In the realm of the spirit, our fathers taught us thousands of years ago that when God created man, he created him as everybody’s neighbor. Neighbor is not a geographic term. It is a moral concept. It means our collective responsibility for the preservation of man’s dignity and integrity.
From our Jewish historic experience of three and a half thousand years we say:
Our ancient history began with slavery and the yearning for freedom. During the Middle Ages my people lived for a thousand years in the ghettos of Europe. Our modern history begins with a proclamation of emancipation.
It is for these reasons that it is not merely sympathy and compassion for the black people of America that motivate us. It is above all and beyond all such sympathies and emotions a sense of complete identification and solidarity born of our own painful historic experience.
When I was the rabbi of the Jewish community in Berlin under the Hitler regime, I learned many things. The most important thing that I learned under those tragic circumstances was that bigotry and hatred are not the most urgent problem. The most urgent, the most disgraceful, the most shameful and the most tragic problem is silence.
A great people which had created a great civilization had become a nation of silent onlookers. They remained silent in the face of hate, in the face of brutality and in the face of mass murder.
America must not become a nation of onlookers. America must not remain silent. Not merely black America, but all of America. It must speak up and act, from the President down to the humblest of us, and not for the sake of the Negro, not for the sake of the black community but for the sake of the image, the idea and the aspiration of America itself.
Our children, yours and mine in every school across the land, each morning pledge allegiance to the flag of the United States and to the republic for which it stands. They, the children, speak fervently and innocently of this land as the land of “liberty and justice for all.”
The time, I believe, has come to work together — for it is not enough to hope together, and it is not enough to pray together, to work together that this children’s oath, pronounced every morning from Maine to California, from North to South, may become a glorious, unshakeable reality in a morally renewed and united America.
Rabbi Prinz was certainly correct when he said: “The most urgent, the most disgraceful, the most shameful and the most tragic problem is silence.” And Martin Luther King, Jr. said something similar: “In the end we will remember not the words of our enemies, but the silence of our friends.”
The point is that we should not be silent in the face of injustice. We should speak up when we encounter any bigoted, intolerant word or action, lest a mundane evil grows into something truly monstrous.
And I hope that more Jewish youths avail themselves of opportunities to act in solidarity with groups struggling to be free, as Max Fallek, Joachim Prinz and many other Jews did 50 years ago. This kind of experience molds character in the best possible way. You never forget such moments.

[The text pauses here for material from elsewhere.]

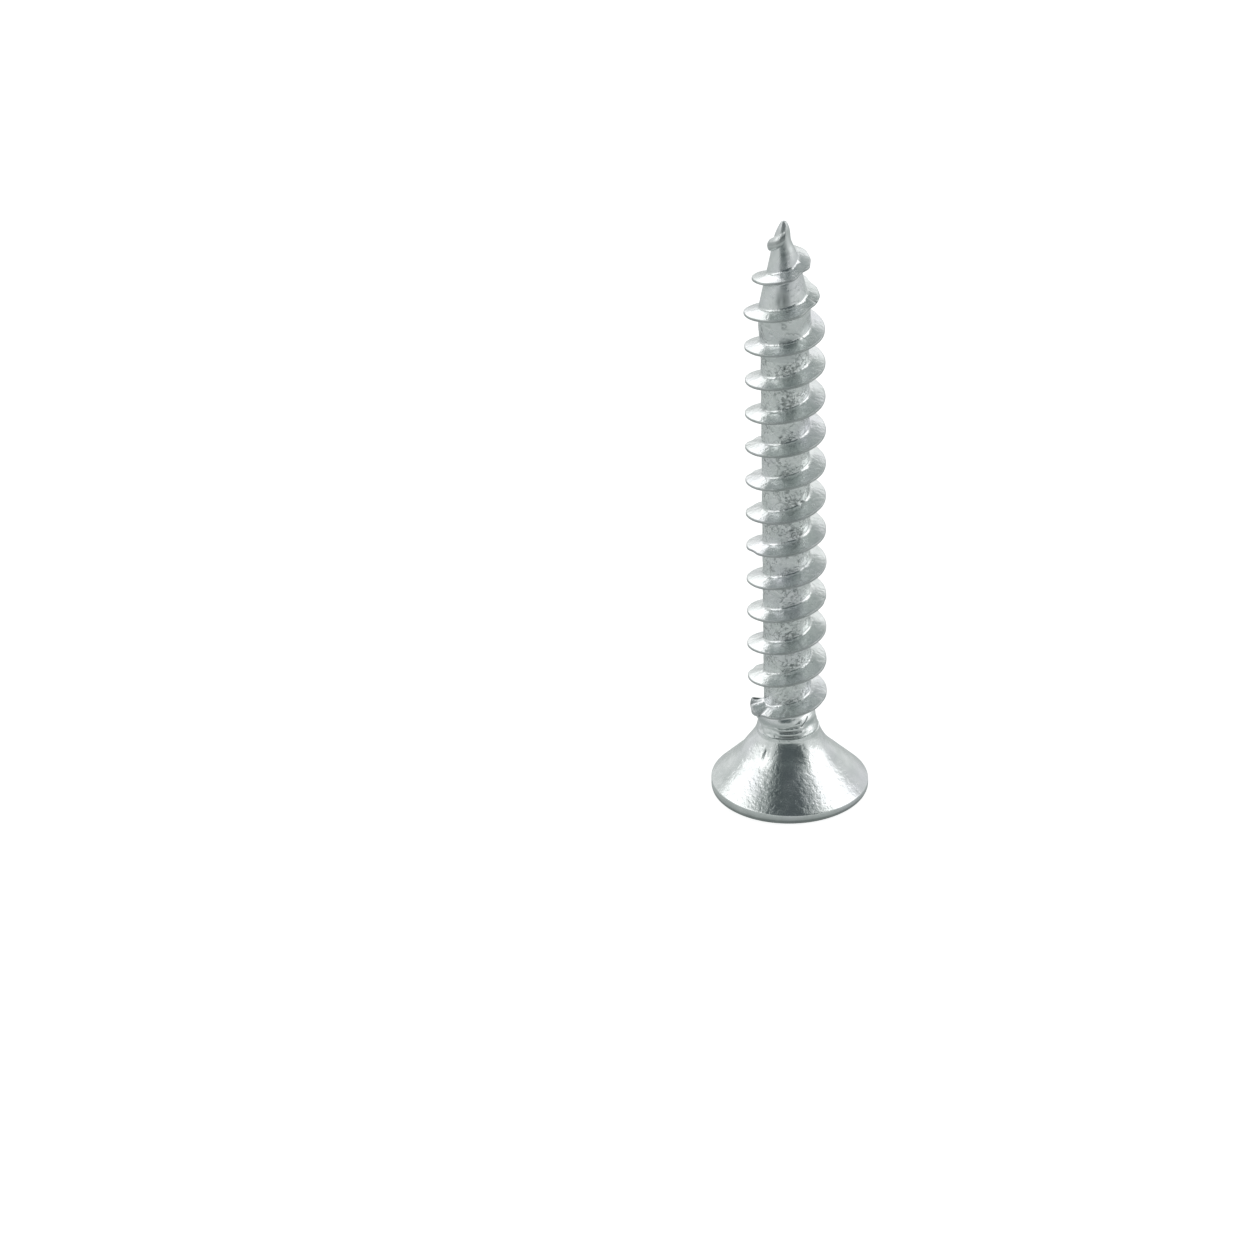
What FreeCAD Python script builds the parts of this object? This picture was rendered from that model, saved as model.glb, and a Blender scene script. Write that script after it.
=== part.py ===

In this vein, I recommend a story titled “When Prinz Spoke Before King: The Jews Who Marched,” in the Aug. 30 edition of the Forward. Seth Berkman spoke with those who worked with King, and their descendants. In particular, I was taken with the comments of Peter A. Geffen, founder of the Heschel School in Manhattan, who volunteered with King during the 1960s.
Geffen said that during commemorations of King Day at the Heschel School, they show a portion of the “Dream” speech:
I watch the reaction of little children whose grandparents were involved: They sit in complete awe.

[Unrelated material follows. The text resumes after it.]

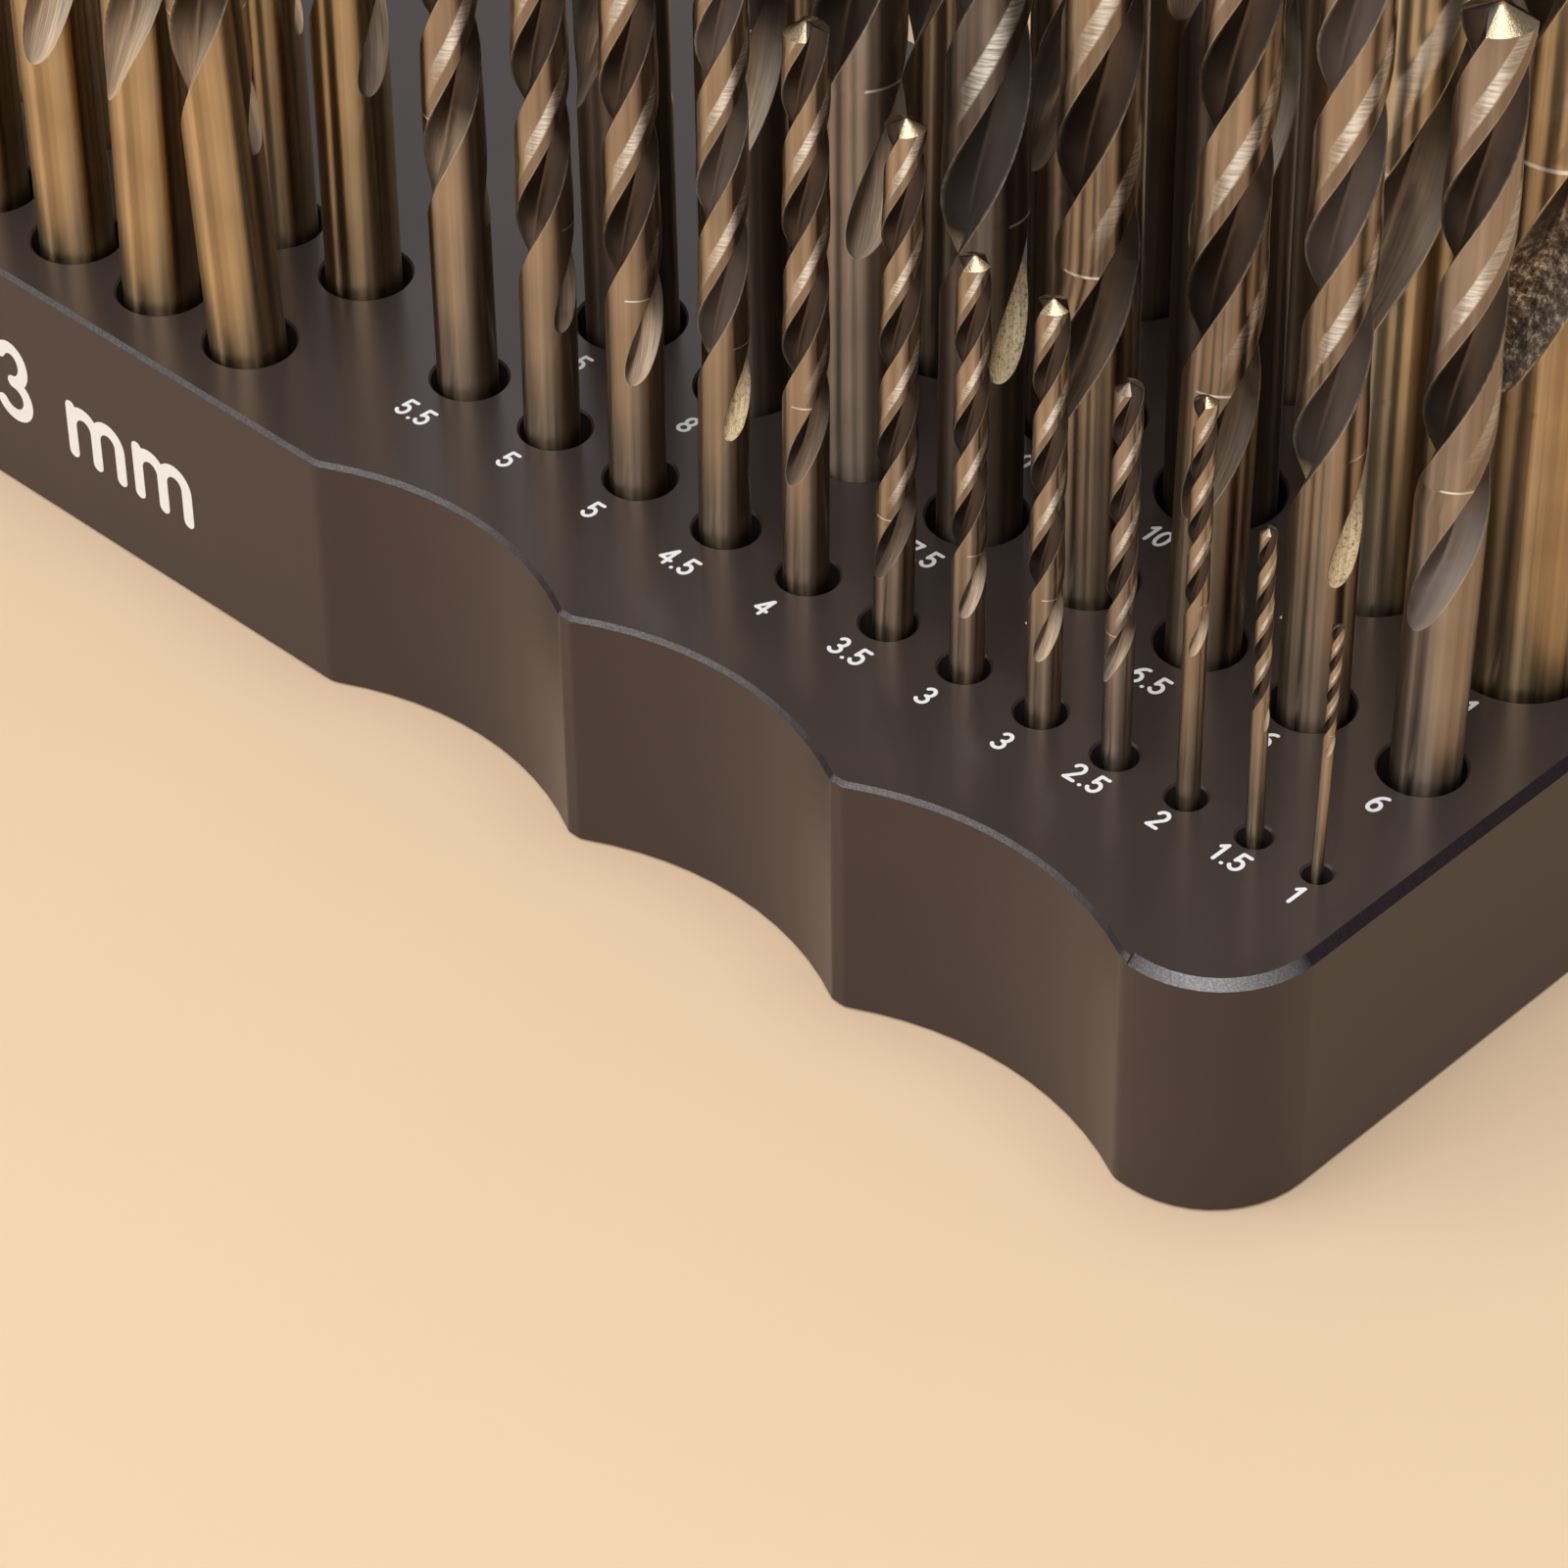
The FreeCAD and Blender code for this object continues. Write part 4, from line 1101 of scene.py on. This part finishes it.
def pale_floor():
    """Plain pale floor. Far from the stand, past the lamps' reach, it shows its own even tone."""
    corners = FLOOR_HALF * np.array([[-1, -1, 0], [1, -1, 0], [1, 1, 0], [-1, 1, 0]])
    floor = mesh_from("floor", corners, [[0, 1, 2, 3]])
    material, nodes, shader = new_material("pale_floor")
    nodes.fill(shader, {"Base Color": colour(*FLOOR_TONE), "Roughness": 0.6})
    place = nodes.add("ShaderNodeTexCoord").outputs["Object"]
    away = nodes.add("ShaderNodeVectorMath", {0: place}, operation="LENGTH").outputs["Value"]
    ray = nodes.add("ShaderNodeLightPath").outputs
    seen = nodes.math("MAXIMUM", ray["Is Camera Ray"], ray["Is Glossy Ray"])
    even = nodes.add("ShaderNodeEmission", {"Color": colour(*FAR_FLOOR_TONE)})
    blend = nodes.add("ShaderNodeMixShader", {0: nodes.times(nodes.ease(away, *FAR_FLOOR), seen),
                                              1: shader.outputs[0], 2: even.outputs[0]})
    surface = next(node for node in nodes.tree.nodes if node.type == "OUTPUT_MATERIAL").inputs[0]
    nodes.tree.links.new(blend.outputs[0], surface)
    floor.data.materials.append(material)


def studio():
    """Floor, a grey world and soft lamps."""
    pale_floor()
    world = bpy.data.worlds.new("studio")
    world.use_nodes = True
    background = world.node_tree.nodes["Background"]
    background.inputs[0].default_value = colour(*WORLD_GREY)
    background.inputs[1].default_value = WORLD_STRENGTH
    bpy.context.scene.world = world
    for name, (place, width, height, power) in LAMPS.items():
        softbox(name, place, width, height, power)


def main():
    """Dress the frame: block finish, ground bits, printed sizes, camera and light."""
    plans = right_group() + centre_group() + left_group()
    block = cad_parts["block"]
    block.data.materials.clear()
    block.data.materials.append(anodised_aluminium())
    steels = {}
    facets = point_steel()
    for plan in plans:
        finish, pocket = plan["finish"], plan["pocket"]
        if finish not in steels:
            steels[finish] = ground_steel(finish)
        if (finish, pocket) not in steels:
            steels[(finish, pocket)] = cut_steel(finish, pocket)
        bit = make_bit(plan, 1 if plan["diameter"] < FINE_BITS_BELOW else 2)
        bit.data.materials.append(steels[finish])
        bit.data.materials.append(steels[(finish, pocket)])
        dull = plan["diameter"] in DULL_TIPS
        bit.data.materials.append(steels[finish] if dull else facets)
        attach(bit, plan["name"] + "_body")
        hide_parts(plan["name"])
    white = white_print()
    print_sizes(plans, white)
    front = Matrix.Translation(Vector((0, FRONT_Y, 0.5 * BLOCK_TOP)) * MM)
    place_print("front_range", "1–13 mm", FRONT_PRINT_HEIGHT,
                front @ Matrix.Rotation(math.radians(90), 4, "X"), white)
    photo_camera()
    studio()
    bpy.context.scene.view_settings.view_transform = "Standard"


main()
bpy.context.view_layer.update()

It was a magical moment. [King] was captivated by the crowd, and the crowd was captivated by him. It’s very hard today to talk about this, because we don’t have public speakers like that. I can hear that speech today and have the same emotional response I did then.
A good deal of my emotional life is linked with Dr. King and that era in a very profound way. My only wish is we make certain that going forward the Jewish community continues to recognize the significance of those years for our community. We were given an opportunity to act for others the way others did not act for us. That opportunity, that moral obligation, that ethical mandate remains. It will only continue if we educate in all our institutional settings.
So I hope that when we hear the sound of the shofar — the nine sharp blasts of t’rua — we will be roused from somnolence and into awareness of the torn social fabric of this world. We all are capable of doing something to create a more humane world.
From all of us at the American Jewish World, may you have a good and sweet New Year.